_What to do_:
Report every line from the material that contains the word "FreeCAD".

_Data block_:
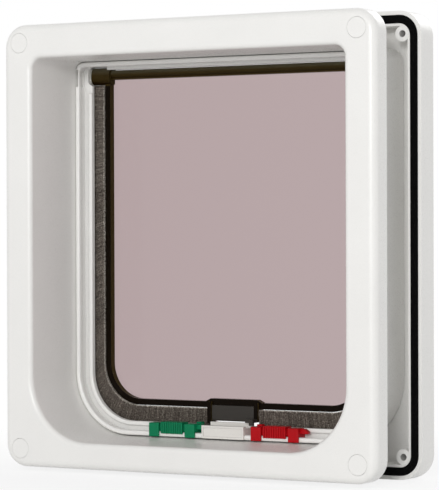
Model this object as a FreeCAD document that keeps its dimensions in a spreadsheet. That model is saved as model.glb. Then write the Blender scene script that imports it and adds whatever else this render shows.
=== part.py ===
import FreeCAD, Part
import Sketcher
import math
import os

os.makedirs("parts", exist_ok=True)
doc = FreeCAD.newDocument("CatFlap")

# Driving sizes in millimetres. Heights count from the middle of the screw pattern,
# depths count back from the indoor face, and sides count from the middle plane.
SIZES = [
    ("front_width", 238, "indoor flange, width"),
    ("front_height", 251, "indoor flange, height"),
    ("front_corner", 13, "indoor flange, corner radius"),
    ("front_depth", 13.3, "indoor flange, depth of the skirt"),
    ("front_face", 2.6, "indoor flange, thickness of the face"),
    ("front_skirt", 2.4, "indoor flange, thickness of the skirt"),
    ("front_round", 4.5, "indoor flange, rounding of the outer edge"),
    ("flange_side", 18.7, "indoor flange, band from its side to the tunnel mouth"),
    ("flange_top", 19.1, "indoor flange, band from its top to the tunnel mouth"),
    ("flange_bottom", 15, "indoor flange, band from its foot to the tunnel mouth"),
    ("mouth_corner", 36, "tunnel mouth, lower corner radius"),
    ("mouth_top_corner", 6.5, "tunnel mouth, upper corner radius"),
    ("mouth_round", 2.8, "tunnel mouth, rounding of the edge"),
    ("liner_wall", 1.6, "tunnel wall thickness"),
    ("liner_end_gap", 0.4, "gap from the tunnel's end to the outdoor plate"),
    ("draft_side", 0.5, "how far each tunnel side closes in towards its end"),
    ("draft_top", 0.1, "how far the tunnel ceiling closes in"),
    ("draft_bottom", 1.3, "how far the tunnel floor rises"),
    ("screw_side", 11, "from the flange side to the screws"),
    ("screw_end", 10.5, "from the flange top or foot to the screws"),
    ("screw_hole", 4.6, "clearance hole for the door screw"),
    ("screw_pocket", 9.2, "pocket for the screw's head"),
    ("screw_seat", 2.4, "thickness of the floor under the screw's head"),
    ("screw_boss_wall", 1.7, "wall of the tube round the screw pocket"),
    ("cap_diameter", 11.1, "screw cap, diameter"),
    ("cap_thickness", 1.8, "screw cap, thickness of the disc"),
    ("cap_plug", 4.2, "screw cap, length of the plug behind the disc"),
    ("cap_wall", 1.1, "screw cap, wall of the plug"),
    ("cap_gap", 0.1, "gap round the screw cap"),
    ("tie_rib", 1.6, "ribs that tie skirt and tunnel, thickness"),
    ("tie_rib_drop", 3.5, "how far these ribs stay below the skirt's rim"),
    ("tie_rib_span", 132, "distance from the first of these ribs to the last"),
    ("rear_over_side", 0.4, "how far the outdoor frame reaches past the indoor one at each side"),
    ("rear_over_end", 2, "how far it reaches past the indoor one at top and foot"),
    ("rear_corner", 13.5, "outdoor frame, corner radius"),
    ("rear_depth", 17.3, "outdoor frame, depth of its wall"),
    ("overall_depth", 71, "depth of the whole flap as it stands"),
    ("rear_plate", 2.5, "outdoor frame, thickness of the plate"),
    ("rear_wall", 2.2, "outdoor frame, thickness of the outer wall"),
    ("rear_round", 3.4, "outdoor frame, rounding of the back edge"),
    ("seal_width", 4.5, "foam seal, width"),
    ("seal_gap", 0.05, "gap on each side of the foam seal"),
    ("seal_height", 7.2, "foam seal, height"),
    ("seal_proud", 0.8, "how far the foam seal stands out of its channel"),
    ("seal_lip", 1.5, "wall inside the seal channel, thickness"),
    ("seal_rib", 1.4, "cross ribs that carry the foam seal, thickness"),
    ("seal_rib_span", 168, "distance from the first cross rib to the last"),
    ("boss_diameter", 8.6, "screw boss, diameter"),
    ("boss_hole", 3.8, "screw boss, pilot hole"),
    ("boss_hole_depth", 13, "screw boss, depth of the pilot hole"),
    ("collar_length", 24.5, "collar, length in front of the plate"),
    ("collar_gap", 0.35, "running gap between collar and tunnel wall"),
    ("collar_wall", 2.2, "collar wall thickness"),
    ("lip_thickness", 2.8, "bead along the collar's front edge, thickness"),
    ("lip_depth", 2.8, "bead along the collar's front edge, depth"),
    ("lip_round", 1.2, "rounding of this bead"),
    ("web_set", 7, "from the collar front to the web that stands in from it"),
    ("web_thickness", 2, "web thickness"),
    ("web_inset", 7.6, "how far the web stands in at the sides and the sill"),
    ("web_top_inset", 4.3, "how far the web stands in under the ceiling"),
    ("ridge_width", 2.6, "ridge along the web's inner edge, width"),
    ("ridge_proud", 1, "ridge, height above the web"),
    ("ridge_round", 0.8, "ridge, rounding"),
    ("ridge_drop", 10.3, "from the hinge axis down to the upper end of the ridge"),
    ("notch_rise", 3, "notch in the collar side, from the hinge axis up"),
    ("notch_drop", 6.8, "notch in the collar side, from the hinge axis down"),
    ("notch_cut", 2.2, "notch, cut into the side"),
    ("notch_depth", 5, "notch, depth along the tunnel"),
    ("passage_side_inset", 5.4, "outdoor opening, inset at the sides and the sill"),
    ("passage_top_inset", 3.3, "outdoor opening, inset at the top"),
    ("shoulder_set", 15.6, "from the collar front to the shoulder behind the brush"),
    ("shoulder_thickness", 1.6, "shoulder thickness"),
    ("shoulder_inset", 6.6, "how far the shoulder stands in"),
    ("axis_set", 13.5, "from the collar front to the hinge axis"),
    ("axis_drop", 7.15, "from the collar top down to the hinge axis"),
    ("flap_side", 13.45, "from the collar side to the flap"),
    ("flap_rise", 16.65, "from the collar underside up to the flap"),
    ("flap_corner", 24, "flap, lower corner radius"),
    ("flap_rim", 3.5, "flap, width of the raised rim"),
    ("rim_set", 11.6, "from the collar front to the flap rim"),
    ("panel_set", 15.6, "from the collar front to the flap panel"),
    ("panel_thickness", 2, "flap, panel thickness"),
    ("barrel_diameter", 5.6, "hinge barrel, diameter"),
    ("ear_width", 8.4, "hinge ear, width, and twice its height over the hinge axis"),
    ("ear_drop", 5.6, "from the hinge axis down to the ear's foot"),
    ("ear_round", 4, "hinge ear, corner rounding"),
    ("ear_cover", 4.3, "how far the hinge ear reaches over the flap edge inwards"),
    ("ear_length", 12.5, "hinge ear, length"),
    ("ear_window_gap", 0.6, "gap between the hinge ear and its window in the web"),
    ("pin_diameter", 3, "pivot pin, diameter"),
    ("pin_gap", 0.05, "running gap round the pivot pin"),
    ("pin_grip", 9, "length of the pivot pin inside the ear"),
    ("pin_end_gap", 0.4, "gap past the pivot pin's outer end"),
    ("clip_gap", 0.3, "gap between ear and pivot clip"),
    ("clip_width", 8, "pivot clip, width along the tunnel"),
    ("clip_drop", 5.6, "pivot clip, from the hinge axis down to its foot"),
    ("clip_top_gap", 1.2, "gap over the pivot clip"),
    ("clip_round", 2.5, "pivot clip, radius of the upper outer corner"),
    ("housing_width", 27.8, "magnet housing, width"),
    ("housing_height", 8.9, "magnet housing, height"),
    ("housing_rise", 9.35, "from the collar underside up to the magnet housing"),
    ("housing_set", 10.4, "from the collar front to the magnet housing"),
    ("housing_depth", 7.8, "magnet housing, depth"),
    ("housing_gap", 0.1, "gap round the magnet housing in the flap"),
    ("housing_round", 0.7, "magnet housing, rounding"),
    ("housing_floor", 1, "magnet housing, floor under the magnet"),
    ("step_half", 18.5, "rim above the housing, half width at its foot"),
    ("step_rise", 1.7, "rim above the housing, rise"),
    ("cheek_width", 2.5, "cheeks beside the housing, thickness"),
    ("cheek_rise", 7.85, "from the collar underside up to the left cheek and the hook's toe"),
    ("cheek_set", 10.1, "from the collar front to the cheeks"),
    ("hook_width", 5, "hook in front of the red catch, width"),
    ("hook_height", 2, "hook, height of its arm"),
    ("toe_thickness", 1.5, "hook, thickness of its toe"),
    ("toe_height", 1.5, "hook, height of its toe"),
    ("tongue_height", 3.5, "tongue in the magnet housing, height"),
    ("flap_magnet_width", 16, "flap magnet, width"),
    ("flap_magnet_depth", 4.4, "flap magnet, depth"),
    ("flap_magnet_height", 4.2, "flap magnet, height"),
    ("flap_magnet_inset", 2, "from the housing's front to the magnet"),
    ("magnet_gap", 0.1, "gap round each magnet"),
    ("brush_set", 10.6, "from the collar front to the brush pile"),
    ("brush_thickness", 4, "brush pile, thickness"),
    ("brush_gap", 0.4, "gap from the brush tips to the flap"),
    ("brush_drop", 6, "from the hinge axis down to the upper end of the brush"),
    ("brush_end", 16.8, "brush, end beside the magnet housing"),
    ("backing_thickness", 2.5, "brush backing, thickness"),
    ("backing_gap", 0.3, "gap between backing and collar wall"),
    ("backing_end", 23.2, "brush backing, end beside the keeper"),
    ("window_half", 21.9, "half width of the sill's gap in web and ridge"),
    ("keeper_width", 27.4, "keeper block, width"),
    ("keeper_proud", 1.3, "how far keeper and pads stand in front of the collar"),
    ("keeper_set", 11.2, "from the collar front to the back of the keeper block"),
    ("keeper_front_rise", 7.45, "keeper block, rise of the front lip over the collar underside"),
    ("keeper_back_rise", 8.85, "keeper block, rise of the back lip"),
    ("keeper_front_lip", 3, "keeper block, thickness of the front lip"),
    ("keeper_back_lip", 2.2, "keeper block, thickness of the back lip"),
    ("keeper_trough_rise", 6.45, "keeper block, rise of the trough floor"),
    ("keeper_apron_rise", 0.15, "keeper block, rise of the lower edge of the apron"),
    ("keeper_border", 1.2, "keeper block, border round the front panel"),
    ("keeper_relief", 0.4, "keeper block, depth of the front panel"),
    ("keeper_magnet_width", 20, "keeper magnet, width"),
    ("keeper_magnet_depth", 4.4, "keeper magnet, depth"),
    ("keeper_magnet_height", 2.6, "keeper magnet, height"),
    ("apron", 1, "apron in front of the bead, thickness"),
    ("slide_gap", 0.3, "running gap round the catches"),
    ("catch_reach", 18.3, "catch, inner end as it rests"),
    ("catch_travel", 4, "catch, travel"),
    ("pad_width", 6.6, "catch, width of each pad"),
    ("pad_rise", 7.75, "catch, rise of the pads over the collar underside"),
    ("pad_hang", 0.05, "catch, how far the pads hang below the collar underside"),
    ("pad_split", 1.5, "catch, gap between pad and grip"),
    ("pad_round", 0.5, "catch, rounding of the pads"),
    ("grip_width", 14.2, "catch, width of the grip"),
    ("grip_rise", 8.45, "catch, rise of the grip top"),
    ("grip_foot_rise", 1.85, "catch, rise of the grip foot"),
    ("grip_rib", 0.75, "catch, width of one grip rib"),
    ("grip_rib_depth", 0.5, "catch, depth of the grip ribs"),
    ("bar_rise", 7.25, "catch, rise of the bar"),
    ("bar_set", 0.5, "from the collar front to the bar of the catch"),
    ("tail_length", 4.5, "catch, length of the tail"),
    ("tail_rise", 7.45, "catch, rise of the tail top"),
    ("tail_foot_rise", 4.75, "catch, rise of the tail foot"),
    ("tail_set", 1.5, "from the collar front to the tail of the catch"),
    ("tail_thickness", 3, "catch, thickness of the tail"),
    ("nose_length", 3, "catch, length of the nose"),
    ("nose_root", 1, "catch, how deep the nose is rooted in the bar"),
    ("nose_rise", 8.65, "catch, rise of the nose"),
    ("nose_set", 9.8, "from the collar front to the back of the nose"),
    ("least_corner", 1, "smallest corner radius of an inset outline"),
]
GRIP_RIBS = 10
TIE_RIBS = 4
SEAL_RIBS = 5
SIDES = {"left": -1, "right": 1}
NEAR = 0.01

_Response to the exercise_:
Model this object as a FreeCAD document that keeps its dimensions in a spreadsheet. That model is saved as model.glb. Then write the Blender scene script that imports it and adds whatever else this render shows.
import FreeCAD, Part
doc = FreeCAD.newDocument("CatFlap")